(CAD and scene scripts)
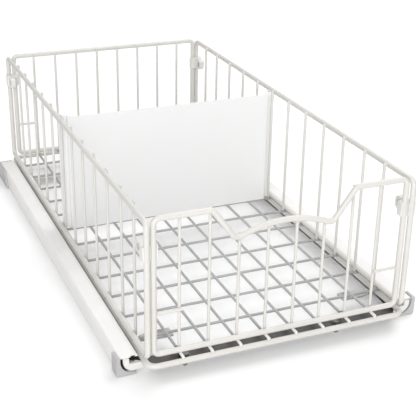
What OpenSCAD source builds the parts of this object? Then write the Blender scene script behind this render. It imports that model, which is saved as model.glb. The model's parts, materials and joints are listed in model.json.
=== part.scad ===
// Pull-out basket for a kitchen base cabinet.
// A welded wire tray with four wire walls rides on two low slides, and a lift-out divider
// splits it in two. The front is toward -Y and up is +Z. The origin is the middle of the
// footprint, on the cabinet floor that the rails are screwed to. Sizes are in millimetres.

/* [Basket] */
// Distance between the front and back wall frames, centre to centre
basket_depth = 525; // [450:1:600]
// Distance between the two side wall frames, centre to centre
basket_width = 259; // [244:0.1:320]
// Height of a side wall frame, centre to centre
side_height = 131.5; // [125:0.5:180]
// Height of the front and back wall frames, centre to centre
end_height = 130.9; // [125:0.1:180]
// Distance between the two uprights that meet at a corner
corner_pair = 6.5; // [6.2:0.1:9]
// How far the first side wall bars stand behind the first cross wire
first_bar_back = 4.5; // [0:0.5:8]
// How far the side walls reach past the front and back wall frames
side_overhang = 2; // [0:0.1:3]
// How far the tray rim stands out past the end walls
rim_overhang = 6.4; // [5:0.1:12]

/* [Wires] */
// Diameter of the wire of the rim and the wall frames
frame_wire = 5.4; // [4.5:0.1:6]
// Diameter of the wire of the grid and the bars
thin_wire = 2.8; // [2:0.1:3.4]
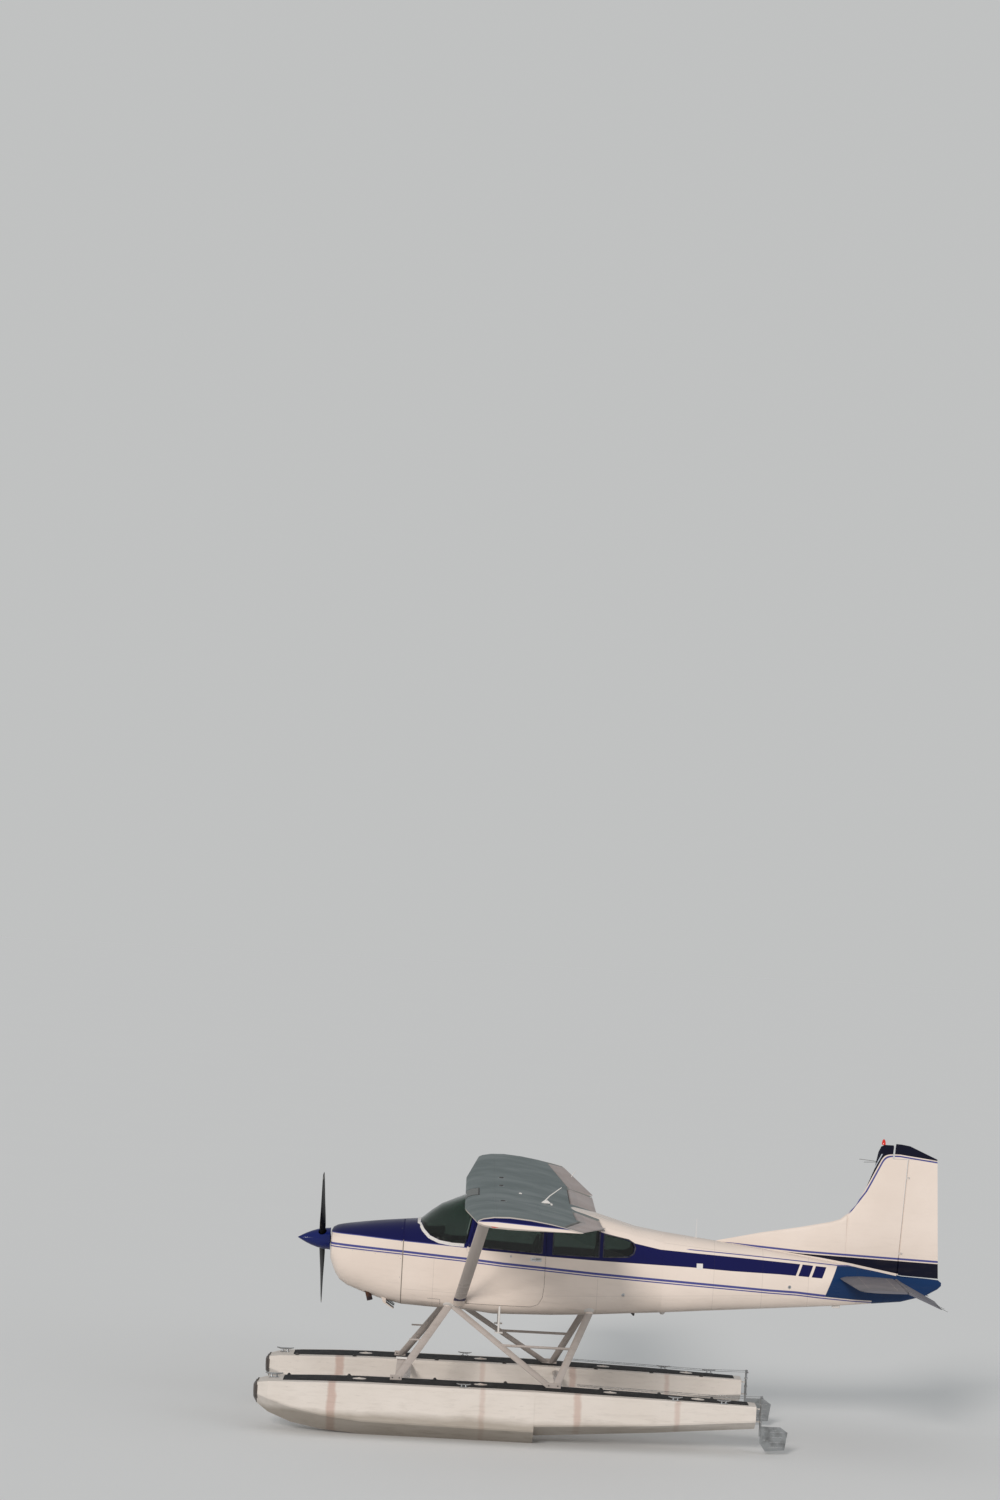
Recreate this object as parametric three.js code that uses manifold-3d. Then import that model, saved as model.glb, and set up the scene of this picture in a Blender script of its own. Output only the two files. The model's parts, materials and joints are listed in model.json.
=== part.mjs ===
// High-wing single-engine utility floatplane, in millimetres.
// Stations run aft (+X) from just behind the spinner's tip, right is +Y.
// Heights run up from the thrust line (+Z).
// The outer group moves that datum so that the origin is on the floor, midway along the aircraft.
import * as THREE from "three";
import { mergeVertices } from "three/addons/utils/BufferGeometryUtils.js";
import Module from "manifold-3d";

const wasm = await Module();
wasm.setup();

// Driving dimensions
const SEAM = 0.3; // gap between pieces that touch
const SWING = 7; // gap beside a moving surface
const KEEL = -2180; // the height of the float keels, on which the aircraft stands
const BOW = -400; // the foremost station, at the float bows
const TAIL_END = 7900; // the last station, at the end of the tail cone
const RING_POINTS = 32; // corners of a body section
const WALL = 30; // cabin wall and door thickness
const FLOOR = -660; // the cabin floor's height
const FIREWALL = 1276; // station of the firewall's middle
const FIREWALL_THICK = 12;
const CABIN_END = 4450; // station where the tail cone begins
const CABIN_HALF = 560; // half width of the roof between the wing roots
const ROOT_LEAD = 2000; // station of the wing's leading edge at the root
const ROOT_CHORD = 1650;
const ROOT_HEIGHT = 605; // height of the chord line's front end at the root
const ROOT_INCIDENCE = THREE.MathUtils.degToRad(5.8); // of the wing from the root to the kink
const TIP_INCIDENCE = THREE.MathUtils.degToRad(2.8);
const FLOAT_MIDDLE = 1300; // a float's centre line from the aircraft's
const PROP_STATION = 270;
const PROP_RADIUS = 1100;
const BLADE_LEAN = THREE.MathUtils.degToRad(40); // of the upper blade, towards the left
const SPINNER_TIP = -35; // station of the spinner's tip
const SPINNER_RADIUS = 134;
const SPINNER_LENGTH = 405;

const paint = (color, roughness = 0.4, metalness = 0) =>
  new THREE.MeshStandardMaterial({ color, roughness, metalness });
const WHITE = paint(0xe9e4dc);
const NAVY = paint(0x1c2766, 0.3);
const BLUE = paint(0x1f4a8c, 0.35);
const GREY = paint(0xa7abb0, 0.5, 0.3);
const SILVER = paint(0xc3c4c4, 0.45, 0.6);
const BLACK = paint(0x18181a, 0.5);
const IRON = paint(0x55565a, 0.6, 0.7);
const GLASS = paint(0x9fb5b0, 0.05);
const CLOTH = paint(0x4b4a50, 0.9);
const TRIM = paint(0x2b2b2e, 0.7);
const RED = paint(0xa52018, 0.3);

// Solids

// A closed geometry as a solid for cutting and joining.
function solid(geometry) {
  const bare = geometry.clone();
  bare.deleteAttribute("normal");
  bare.deleteAttribute("uv");
  const merged = mergeVertices(bare, 1e-4);
  return new wasm.Manifold(
    new wasm.Mesh({
      numProp: 3,
      vertProperties: merged.attributes.position.array,
      triVerts: new Uint32Array(merged.index.array),
    }),
  );
}

// A solid back as a geometry.
function geometryOf(made) {
  const mesh = made.getMesh();
  const points = new Float32Array(mesh.numVert * 3);
  for (let i = 0; i < mesh.numVert; i++) {
    const at = i * mesh.numProp;
    points.set(mesh.vertProperties.subarray(at, at + 3), i * 3);
  }
  const geometry = new THREE.BufferGeometry();
  geometry.setAttribute("position", new THREE.BufferAttribute(points, 3));
  geometry.setIndex(new THREE.BufferAttribute(mesh.triVerts, 1));
  return geometry;
}

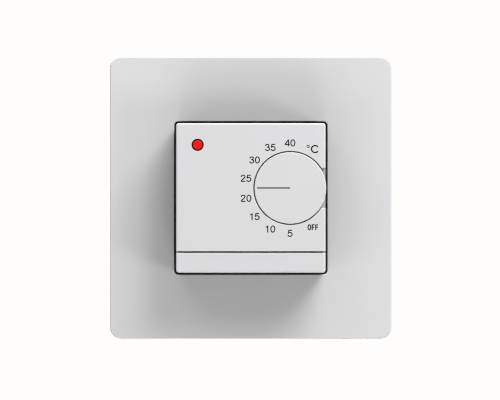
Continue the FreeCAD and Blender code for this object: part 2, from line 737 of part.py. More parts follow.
# ------------------------------------------------------------------ lower strip
strip = new_body("lower_strip")
low_edge, high_edge = -cover_side / 2, -groove_low
pad(strip, "strip_block", strip_level + 0.1, cover_front, lambda s: rect(s, low_edge, -low_edge, low_edge, high_edge))
round_edges(strip, "strip_corners", cover_corner, lambda e: e.BoundBox.YLength > 2 and e.BoundBox.ZMax < -22)
round_edges(
    strip,
    "strip_front_edge",
    cover_edge,
    lambda e: at_level(e, 21) and not (abs(e.BoundBox.ZMin + 16.54) < 1e-4 and abs(e.BoundBox.ZMax + 16.54) < 1e-4),
)
round_edges(
    strip,
    "strip_groove_edge",
    0.12,
    lambda e: at_level(e, 21) and abs(e.BoundBox.ZMin + 16.54) < 1e-4 and abs(e.BoundBox.ZMax + 16.54) < 1e-4,
)
pocket(strip, "strip_hollow", strip_level, cover_front - 1.5, lambda s: rect(s, -21.3, 21.3, -21.5, -17.47))


def hooks(s):
    rect(s, -15.5, -12.5, -19.55, -18.7)
    rect(s, 12.5, 15.5, -19.55, -18.7)


def barbs(s):
    rect(s, -15.5, -12.5, -20.3, -18.7)
    rect(s, 12.5, 15.5, -20.3, -18.7)


pad(strip, "strip_hooks", 13.2, cover_front - 1, hooks)
pad(strip, "strip_barbs", 13.2, strip_level - 1.75, barbs)
node(strip)

# ------------------------------------------------------------------ cover screw behind the strip
screw = revolve(
    "cover_screw",
    [(0, 17.4), (1.3, 17.4), (1.75, 16.9), (1.75, 16.0), (1.0, 16.0), (1.0, 7.2), (0.3, 6.0), (0, 6.0)],
    0,
    -19.3,
)
sk = sketch(screw, "cover_screw_slot_sketch", 17.4)
rect(sk, -2, 2, -0.25, 0.25)
f = screw.newObject("PartDesign::Pocket", "cover_screw_slot")
f.Profile = sk
f.Length = 0.8
node(screw)

# ------------------------------------------------------------------ dial knob, with its pointer line
knob = new_body("dial_knob")
rim_level = well_level + 0.5
pad(knob, "knob_disc", ledge_level + 0.35, cover_front, lambda s: circle(s, knob_size, knob_x, knob_z))
pad(knob, "knob_skirt", rim_level, ledge_level + 0.6, lambda s: circle(s, skirt_size, knob_x, knob_z))
round_edges(knob, "knob_front_edge", 0.24, lambda e: at_level(e, 21))
pocket(knob, "knob_hollow", rim_level, cover_front - 1.7, lambda s: (circle(s, skirt_size - 1.2, knob_x, knob_z),))
pad(knob, "knob_hub", rim_level - 0.3, cover_front - 1.2, lambda s: circle(s, 4.6, knob_x, knob_z))
pad(knob, "knob_peg", 13.45, cover_front - 1.2, lambda s: circle(s, stop_peg, knob_x + stop_radius, knob_z))
sk = sketch(knob, "knob_rib_sketch", rim_level + 0.6)
rect(sk, knob_x - 0.5, knob_x + 0.5, knob_z + 4, knob_z + 9)
rib = knob.newObject("PartDesign::Pad", "knob_rib")
rib.Profile = sk
put(rib, "Length", 5)
rect_low = sketch(knob, "knob_rib_low_sketch", rim_level + 0.6)
rect(rect_low, knob_x - 0.5, knob_x + 0.5, knob_z - 9, knob_z - 4)
rib_low = knob.newObject("PartDesign::Pad", "knob_rib_low")
rib_low.Profile = rect_low
put(rib_low, "Length", 5)
rect_side = sketch(knob, "knob_rib_side_sketch", rim_level + 0.6)
rect(rect_side, knob_x - 9, knob_x - 4, knob_z - 0.5, knob_z + 0.5)
rib_side = knob.newObject("PartDesign::Pad", "knob_rib_side")
rib_side.Profile = rect_side
put(rib_side, "Length", 5)
pocket(knob, "knob_bore", rim_level - 1, 19.1, lambda s: chord_circle(s, 3.03, knob_x, knob_z, knob_x + 1.83))
pocket(knob, "knob_pointer_groove", cover_front - 0.4, cover_front, lambda s: rect(s, knob_x - 10.05, knob_x - 0.1, knob_z - 0.23, knob_z + 0.23))
node(knob)
node(box("dial_pointer", knob_x - 10.05, knob_x - 0.1, cover_front - 0.4, cover_front - 0.12, knob_z - 0.23, knob_z + 0.23))

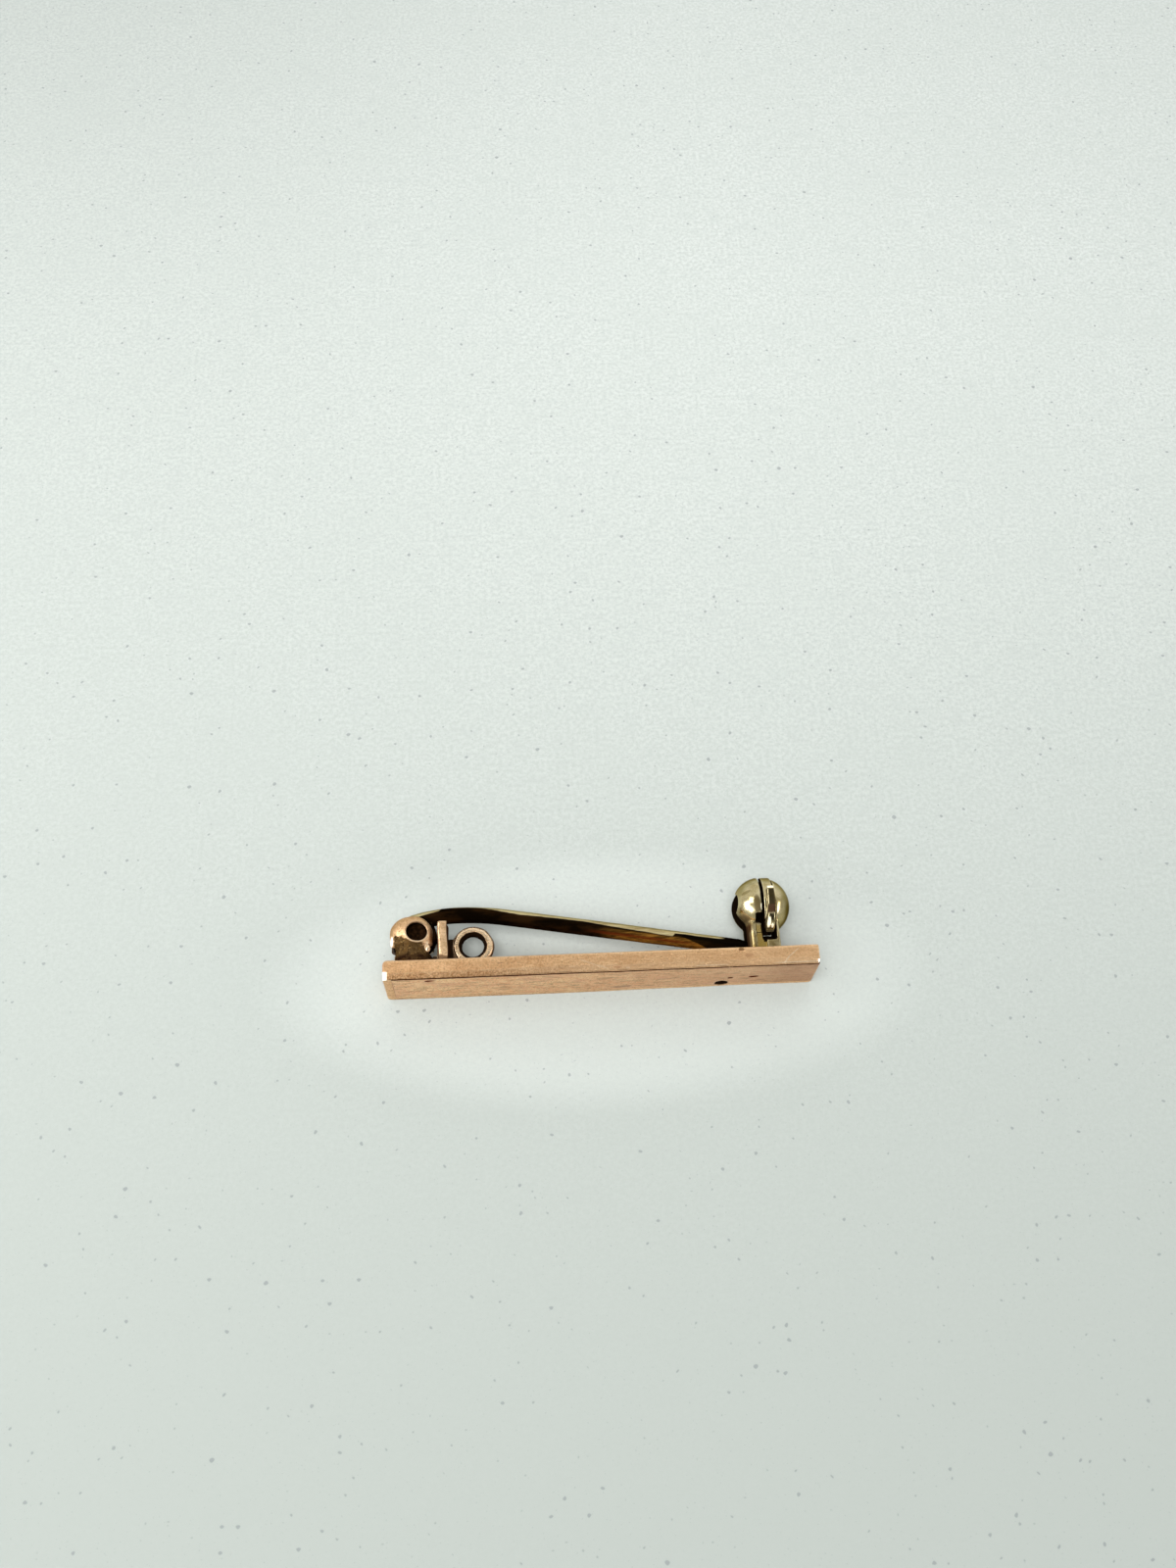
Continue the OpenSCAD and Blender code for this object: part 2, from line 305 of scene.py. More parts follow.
def knuckle(p):
    """The ball joint without its slot and hole: upper half round, lower half a short barrel on a foot."""
    uneven = 0.03 * wave(p, 1.3, 5)
    q = (p - joint_at) * [1 / joint_wide, 1, 1]
    d = np.linalg.norm(q, axis=-1) - joint_r
    barrel_mid = (joint_step_y - joint_at[1]) / 2
    barrel = rod(q, [0, barrel_mid, 0], 1, -barrel_mid, joint_side_r, 0.2)
    d = join(d, barrel, 0.05) + 0.6 * uneven
    d = meet(d, side(p, joint_at + [-1.5, -0.5, 0.66], [-0.86, -0.08, 0.5]), 0.06)
    q = (p - [joint_at[0] + 0.1, joint_step_y / 2 + 0.4, mid_z]) * [1, 1, 1 / 1.12]
    foot = rod(q, [0, 0, 0], 1, joint_step_y / 2 - 0.27, joint_foot_r, 0.05)
    d = join(d, foot + uneven, 0.14)
    curl = ball((p - [joint_at[0] + 1.16, 1.82, mid_z + 1.0]) * [1, 0.6, 1], [0, 0, 0], 0.2)
    d = join(d, curl + 2 * uneven, 0.08)
    skirt = rod(p, [joint_at[0] + 0.1, back_y, mid_z], 1, 0.05, 1.42, 0.04)
    return join(d, skirt + 1.5 * uneven, 0.1)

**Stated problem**
Each line from the top of the material above through the line with "are in millimetres." must be echoed exactly, and no other line.

**Response to this exercise**
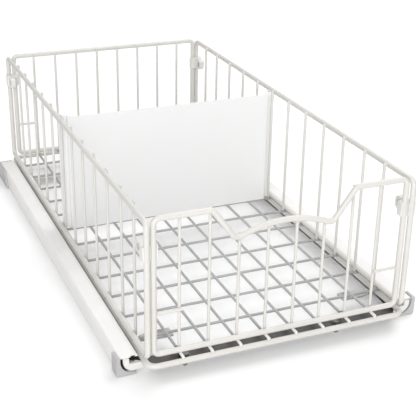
What OpenSCAD source builds the parts of this object? Then write the Blender scene script behind this render. It imports that model, which is saved as model.glb. The model's parts, materials and joints are listed in model.json.
=== part.scad ===
// Pull-out basket for a kitchen base cabinet.
// A welded wire tray with four wire walls rides on two low slides, and a lift-out divider
// splits it in two. The front is toward -Y and up is +Z. The origin is the middle of the
// footprint, on the cabinet floor that the rails are screwed to. Sizes are in millimetres.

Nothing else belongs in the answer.